What is needed:
Begin with the line that contains "return body - place * (cut + hook)" and end with the line that contains "obj.data.transform(world)": copy that span of lines exactly, and nothing outside it.

* BEGIN Data lines *

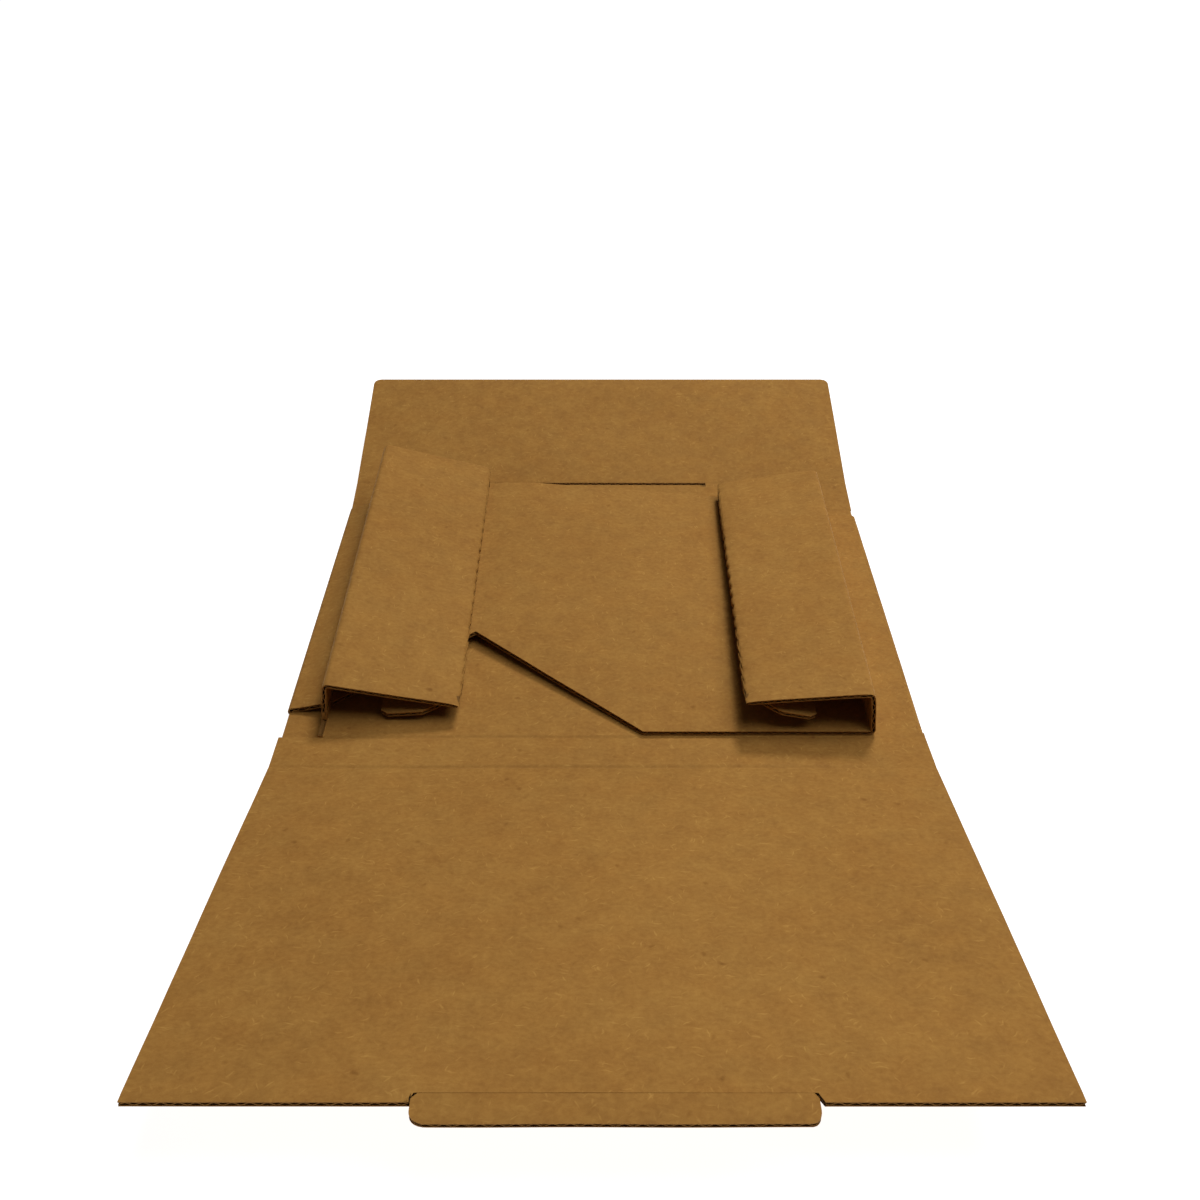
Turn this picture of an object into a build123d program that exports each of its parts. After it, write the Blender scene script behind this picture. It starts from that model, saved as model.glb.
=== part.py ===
from build123d import *
import os
from math import copysign, pi, sin

# One die-cut blank of fine corrugated card, folded and pressed nearly flat as it is shipped.
# Three panels lie on each other: the base, the lower wing folded over it from the right and
# the upper wing folded over both from the left. The front strip and front panel hang on the
# lower wing, the back strip and back panel on the base.
# Millimetres and degrees. X runs across the blank, Y from the tuck flap at the front to the
# back panel, Z up. The origin is the middle of the base panel's underside.

# The board and how it folds
board = 1.5                 # thickness of the corrugated board
layer_gap = 0.2             # air left between two panels that lie on each other
pressed_radius = 0.1        # inside a fold that is pressed flat
soft_radius = 0.35          # inside a fold of about a right angle

# Base, and the panels that stand off it to the front and the back
base_width = 190.4          # over the folds at its two sides
base_depth = 126.0
base_inset = 0.6            # its cut edges, where no wing folds over, lie this much further in
front_width = 190.0
front_strip_depth = 13.3
front_strip_rise = 3.5      # slope, rising away from the lower wing
front_panel_depth = 117.7
front_panel_rise = 10.9
back_width = 190.0
back_strip_depth = 15.5
back_strip_rise = 10.0
back_panel_depth = 60.0
back_panel_rise = 15.6
back_corner_radius = 3.0

# The tuck flap on the front panel, and the slot that takes it
tuck_width = 79.7
tuck_length = 6.4
tuck_droop = 8.0            # below the front panel's slope
tuck_offset = 2.8           # its middle stands right of the blank's middle
tuck_inset = 2.2            # its crease lies this far inside the front panel's edge
tuck_left_radius = 3.2
tuck_right_radius = 2.3
relief_width = 0.7          # cut at each end of the tuck flap's crease
slot_clearance = 2.3        # the slot is this much longer than the tuck flap is wide
slot_width = 1.2
slot_offset = -0.5

# Lower wing: folded in from the right, carries the front strip and, on a neck, the left wall
lower_reach = -83.5         # X of the left wall's outer face at its foot
lower_front = -64.8         # Y of the crease between it and the front strip
lower_back = 56.5           # Y of its back edge
neck_depth = 6.0            # what still joins the left wall to the wing
wall_clearance = 2.8        # left wall's cut edge above the fold line, clear of the upper wing

# Upper wing: folded in from the left over the lower one, carries the right side wall
upper_front = -64.1         # Y of its front edge
upper_length = 126.7
upper_reach = 80.4          # X of the right wall's outer face at its foot
upper_skew = 1.5            # the foot stands this much further right at its back end
spring_height = 8.2         # how far its back edge springs up, at the highest place
spring_peak = -41.0         # X of that place
spring_power = 1.3          # how softly it springs up from its two ends
step_end = 11.0             # from its fold, it has climbed onto the lower wing by here
notch_left_x = -82.5        # V-shaped notch in its front edge
notch_left_y = -52.0
notch_tip_x = -40.5
notch_tip_y = -20.0
notch_right_x = 12.0

# Side walls, top flaps and inner flaps. Angles are those of a cross-section seen from the front.
wall_height = 12.3          # straight part between the foot fold and the outer fold
right_wall_lean = 7.3       # inwards
right_flap_width = 34.6     # straight part between the outer fold and the inner fold
right_flap_slope_front = 4.7
right_flap_slope_back = 9.0
right_inner_width = 20.6
right_inner_slope = 12.0
left_front = -57.7
left_length = 126.7
left_wall_lean = 8.0
left_flap_width = 37.6
left_flap_slope_front = 12.0
left_flap_slope_back = 14.5
left_inner_width = 22.5
left_inner_slope = 4.0
left_rise = 9.0             # the left side stands this much higher at its back end
left_skew = 1.0             # and this much further right

half = board / 2
tight_bend = half + pressed_radius   # fold radii at the middle of the board
soft_bend = half + soft_radius
step = board + layer_gap
base_middle = half
lower_middle = base_middle + step
upper_middle = lower_middle + step
side_bend = step / 2        # both wings fold over with this radius
base_front = -base_depth / 2
back_crease = base_depth / 2
slot_length = tuck_width + slot_clearance
fold_tangent = base_width / 2 - side_bend - half   # X where both side folds begin


def board_section(start, heading, steps):
    """Face of a folded strip of board, followed along its middle line from start.

    A step is a straight run in mm, or a fold (angle, radius): a positive angle turns left.
    Returns the face and the point and heading that the middle line ends at.
    """
    middle = Vector(*start)
    edges = []

    def sides():
        left = Vector(0, 1, 0).rotate(Axis.Z, heading) * half
        return middle + left, middle - left

    edges.append(Line(*sides()))
    for item in steps:
        along = Vector(1, 0, 0).rotate(Axis.Z, heading)
        if isinstance(item, tuple):
            turn, radius = item
            for corner, side in zip(sides(), (1, -1)):
                edges.append(JernArc(corner, along, radius - side * copysign(half, turn), turn))
            middle = JernArc(middle, along, radius, turn) @ 1
            heading += turn
        else:
            for corner in sides():
                edges.append(Line(corner, corner + along * item))
            middle += along * item
    edges.append(Line(*sides()))
    return make_face(edges).face(), middle, heading


def across(face, y_front, y_back):
    """A cross-section in X and Z, carried from y_front to y_back."""
    place = Plane(origin=(0, y_back, 0), x_dir=(1, 0, 0), z_dir=(0, -1, 0))
    return extrude(place * face, amount=y_back - y_front)


def along(face, width):
    """A side section in Y and Z, carried across the given width."""
    return extrude(Plane.YZ.offset(-width / 2) * face, amount=width)


def ruled(front_face, y_front, back_face, y_back):
    """Straight-ruled solid between two matching cross-sections."""
    places = [Plane(origin=(0, y, 0), x_dir=(1, 0, 0), z_dir=(0, -1, 0)) for y in (y_front, y_back)]
    return loft([places[0] * front_face, places[1] * back_face], ruled=True)


def upright_cutter(points):
    """Tall prism on a plan outline, for cutting edges and notches."""
    return extrude(Plane.XY.offset(-board) * make_face(Polyline(*points, close=True)), amount=60)


def upper_fold(share):
    """X where the upper wing starts to bend up into the right wall; share is 0 at its front."""
    return upper_reach - half - soft_bend + upper_skew * share


def spring_lift(x, share):
    """Height of the upper wing's middle line at x; share is 0 at its front and 1 at its back."""
    climb = min((x + fold_tangent) / step_end, 1)
    climb = climb * climb * (3 - 2 * climb)
    end = -fold_tangent if x < spring_peak else upper_fold(share)
    hump = sin(pi / 2 * max((x - end) / (spring_peak - end), 0)) ** spring_power
    return lower_middle + step * climb + spring_height * share * hump


def upper_section(share):
    """Cross-section of the upper wing between its fold and the right wall."""
    spans = 8
    foot = -fold_tangent + step_end
    stations = [-fold_tangent, -fold_tangent + step_end / 2, foot]
    stations += [foot + (upper_fold(share) - foot) * (index + 1) / spans for index in range(spans)]
    edges = []
    for side in (half, -half):
        edges.append(Spline([(x, spring_lift(x, share) + side) for x in stations]))
    edges += [Line(edges[0] @ end, edges[1] @ end) for end in (0, 1)]
    return make_face(edges).face()


def base_and_side_folds():
    """Base panel with the fold into the lower wing at its right and the upper wing at its left."""
    flat, _, _ = board_section((-fold_tangent, base_middle), 0, [2 * fold_tangent])
    margin = base_width / 2 - base_inset - fold_tangent
    left_margin, _, _ = board_section((1 - fold_tangent, base_middle), 180, [1 + margin])
    right_margin, _, _ = board_section((fold_tangent - 1, base_middle), 0, [1 + margin])
    right_fold, _, _ = board_section((fold_tangent - 1, base_middle), 0, [1, (180, side_bend)])
    left_fold, _, _ = board_section((1 - fold_tangent, base_middle), 180, [1, (-180, side_bend)])
    body = across(flat, base_front, back_crease)
    body += across(right_fold, base_front, lower_back)
    body += across(right_margin, lower_back, back_crease)
    body += across(left_fold, notch_left_y, back_crease)
    body += across(left_margin, base_front, notch_left_y)
    return body


def lower_wing():
    """Flat panel on the base, from the right fold to the left wall's foot."""
    flat, _, _ = board_section((lower_reach, lower_middle), 0, [fold_tangent - lower_reach])
    return across(flat, lower_front, lower_back)


def upper_wing():
    """Sprung panel over the lower wing, with the notch in its front edge."""
    upper_back = upper_front + upper_length
    panel = ruled(upper_section(0), upper_front, upper_section(1), upper_back)
    notch = [
        (-base_width, upper_front - 1), (-base_width, notch_left_y), (notch_left_x, notch_left_y),
        (notch_tip_x, notch_tip_y), (notch_right_x, upper_front), (notch_right_x, upper_front - 1),
    ]
    return panel - upright_cutter(notch)


def right_side():
    """Right wall, its top flap and the inner flap, all standing on the upper wing."""
    faces = []
    for share, slope in enumerate((right_flap_slope_front, right_flap_slope_back)):
        faces.append(board_section(
            (upper_fold(share), upper_middle), 0,
            [(90 + right_wall_lean, soft_bend), wall_height,
             (90 + slope - right_wall_lean, soft_bend), right_flap_width,
             (180 - slope - right_inner_slope, tight_bend), right_inner_width])[0])
    return ruled(faces[0], upper_front, faces[1], upper_front + upper_length)


def left_side():
    """Left wall, its top flap and the inner flap, higher at the back."""
    faces = []
    ends = zip((0, left_skew), (0, left_rise), (left_flap_slope_front, left_flap_slope_back))
    for skew, rise, slope in ends:
        faces.append(board_section(
            (lower_reach + half + skew, lower_middle + wall_clearance + rise), 90 - left_wall_lean,
            [wall_height + soft_bend - wall_clearance,
             (left_wall_lean - slope - 90, soft_bend), left_flap_width,
             (slope + left_inner_slope - 180, tight_bend), left_inner_width])[0])
    return ruled(faces[0], left_front, faces[1], left_front + left_length)


def left_neck():
    """The bend up from the lower wing's left edge and the neck that carries the left wall."""
    foot = lower_reach + half + soft_bend
    turn = (-90 - left_wall_lean, soft_bend)
    start = (foot + neck_depth, lower_middle)
    root, _, _ = board_section(start, 180, [neck_depth, turn])
    neck, _, _ = board_section(start, 180, [neck_depth, turn, wall_clearance])
    return across(root, lower_front, left_front) + across(neck, left_front, left_front + neck_depth)


def short_edges(face):
    """The two edges of an end face that run through the board's thickness."""
    return face.edges().filter_by(lambda edge: edge.length < 2 * board)


def front_panels():
    """Front strip and front panel, with the tuck flap between two relief cuts."""
    rise = [
        board, (-front_strip_rise, soft_bend), front_strip_depth,
        (front_strip_rise - front_panel_rise, soft_bend),
    ]
    start = (lower_front + board, lower_middle)
    to_crease = front_panel_depth - tuck_inset
    panel, crease, heading = board_section(start, 180, rise + [to_crease])
    margin, _, _ = board_section(crease, heading, [tuck_inset])
    flap, _, _ = board_section(crease, heading, [(tuck_droop, soft_bend), tuck_length])
    tuck = Pos(X=tuck_offset) * along(flap, tuck_width)
    tip = short_edges(tuck.faces().sort_by(Axis.Y)[0]).sort_by(Axis.X)
    tuck = fillet(tip[0], tuck_left_radius)
    tip = short_edges(tuck.faces().sort_by(Axis.Y)[0]).sort_by(Axis.X)
    tuck = fillet(tip[-1], tuck_right_radius)
    body = along(panel, front_width) + tuck
    reach = tuck_width / 2 + relief_width
    for side in (-1, 1):
        inner = tuck_offset + side * reach
        outer = side * front_width / 2
        body += Pos(X=(inner + outer) / 2) * along(margin, abs(outer - inner))
    return body


def back_panels():
    """Back strip and back panel, with the slot for the tuck flap along the crease between them."""
    steps = [
        board, (back_strip_rise, soft_bend), back_strip_depth,
        (back_panel_rise - back_strip_rise, soft_bend),
    ]
    start = (back_crease - board, base_middle)
    section, _, _ = board_section(start, 0, steps + [back_panel_depth])
    body = along(section, back_width)
    body = fillet(short_edges(body.faces().sort_by(Axis.Y)[-1]), back_corner_radius)
    _, crease, heading = board_section(start, 0, steps)
    cut = Box(slot_length, slot_width, 4 * board)
    hook = Pos(slot_length / 2 - slot_width / 2, -slot_width) * Box(slot_width, 2 * slot_width, 4 * board)
    place = Plane(origin=(slot_offset, crease.X, crease.Y), x_dir=(1, 0, 0),
                  z_dir=Vector(0, 0, 1).rotate(Axis.X, back_panel_rise))
    return body - place * (cut + hook)


def blank():
    """The folded blank in four solids that meet face to face where the board runs on."""
    left = left_side()
    flat = base_and_side_folds() + lower_wing() + (left_neck() - left)
    flat += front_panels()
    flat += back_panels()
    wing = upper_wing() - flat - left
    return {"box_blank": flat, "upper_wing": wing, "right_side": right_side(), "left_side": left}


os.makedirs("parts", exist_ok=True)
for name, solid in blank().items():
    export_step(solid, f"parts/{name}.step")
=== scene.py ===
import math
import bpy
import numpy as np
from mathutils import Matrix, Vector


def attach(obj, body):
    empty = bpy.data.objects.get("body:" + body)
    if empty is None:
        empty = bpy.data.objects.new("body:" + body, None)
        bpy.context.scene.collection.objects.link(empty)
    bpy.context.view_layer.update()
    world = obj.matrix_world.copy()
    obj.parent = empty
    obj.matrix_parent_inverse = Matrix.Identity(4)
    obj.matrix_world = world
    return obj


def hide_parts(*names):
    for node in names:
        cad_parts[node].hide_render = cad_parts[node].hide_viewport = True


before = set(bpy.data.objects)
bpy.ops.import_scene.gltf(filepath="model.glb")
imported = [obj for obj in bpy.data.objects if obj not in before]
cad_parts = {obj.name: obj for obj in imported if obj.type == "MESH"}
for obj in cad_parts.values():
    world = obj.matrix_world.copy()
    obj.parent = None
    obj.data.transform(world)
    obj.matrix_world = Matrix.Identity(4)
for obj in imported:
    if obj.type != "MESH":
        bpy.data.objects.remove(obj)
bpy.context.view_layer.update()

# Lengths below are millimetres and angles degrees, as in the CAD source; the meshes are
# written in metres. X runs across the blank, Y from the tuck flap to the back panel, Z up.
MM = 0.001

# The board: two liners on a wavy medium, whose flutes run along Y
BOARD, GAP = 1.5, 0.2                       # thickness, and the air between two layers
HALF, STEP = BOARD / 2, BOARD + GAP
LINER, MEDIUM, PITCH = 0.27, 0.2, 3.5
FLUTE_DEPTH = 4.0                           # how far in from a cut edge the flutes are modelled
TIGHT, SOFT = 0.85, 1.1                     # fold radii at the board's middle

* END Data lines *

Response to the task:
    return body - place * (cut + hook)


def blank():
    """The folded blank in four solids that meet face to face where the board runs on."""
    left = left_side()
    flat = base_and_side_folds() + lower_wing() + (left_neck() - left)
    flat += front_panels()
    flat += back_panels()
    wing = upper_wing() - flat - left
    return {"box_blank": flat, "upper_wing": wing, "right_side": right_side(), "left_side": left}


os.makedirs("parts", exist_ok=True)
for name, solid in blank().items():
    export_step(solid, f"parts/{name}.step")
=== scene.py ===
import math
import bpy
import numpy as np
from mathutils import Matrix, Vector


def attach(obj, body):
    empty = bpy.data.objects.get("body:" + body)
    if empty is None:
        empty = bpy.data.objects.new("body:" + body, None)
        bpy.context.scene.collection.objects.link(empty)
    bpy.context.view_layer.update()
    world = obj.matrix_world.copy()
    obj.parent = empty
    obj.matrix_parent_inverse = Matrix.Identity(4)
    obj.matrix_world = world
    return obj


def hide_parts(*names):
    for node in names:
        cad_parts[node].hide_render = cad_parts[node].hide_viewport = True


before = set(bpy.data.objects)
bpy.ops.import_scene.gltf(filepath="model.glb")
imported = [obj for obj in bpy.data.objects if obj not in before]
cad_parts = {obj.name: obj for obj in imported if obj.type == "MESH"}
for obj in cad_parts.values():
    world = obj.matrix_world.copy()
    obj.parent = None
    obj.data.transform(world)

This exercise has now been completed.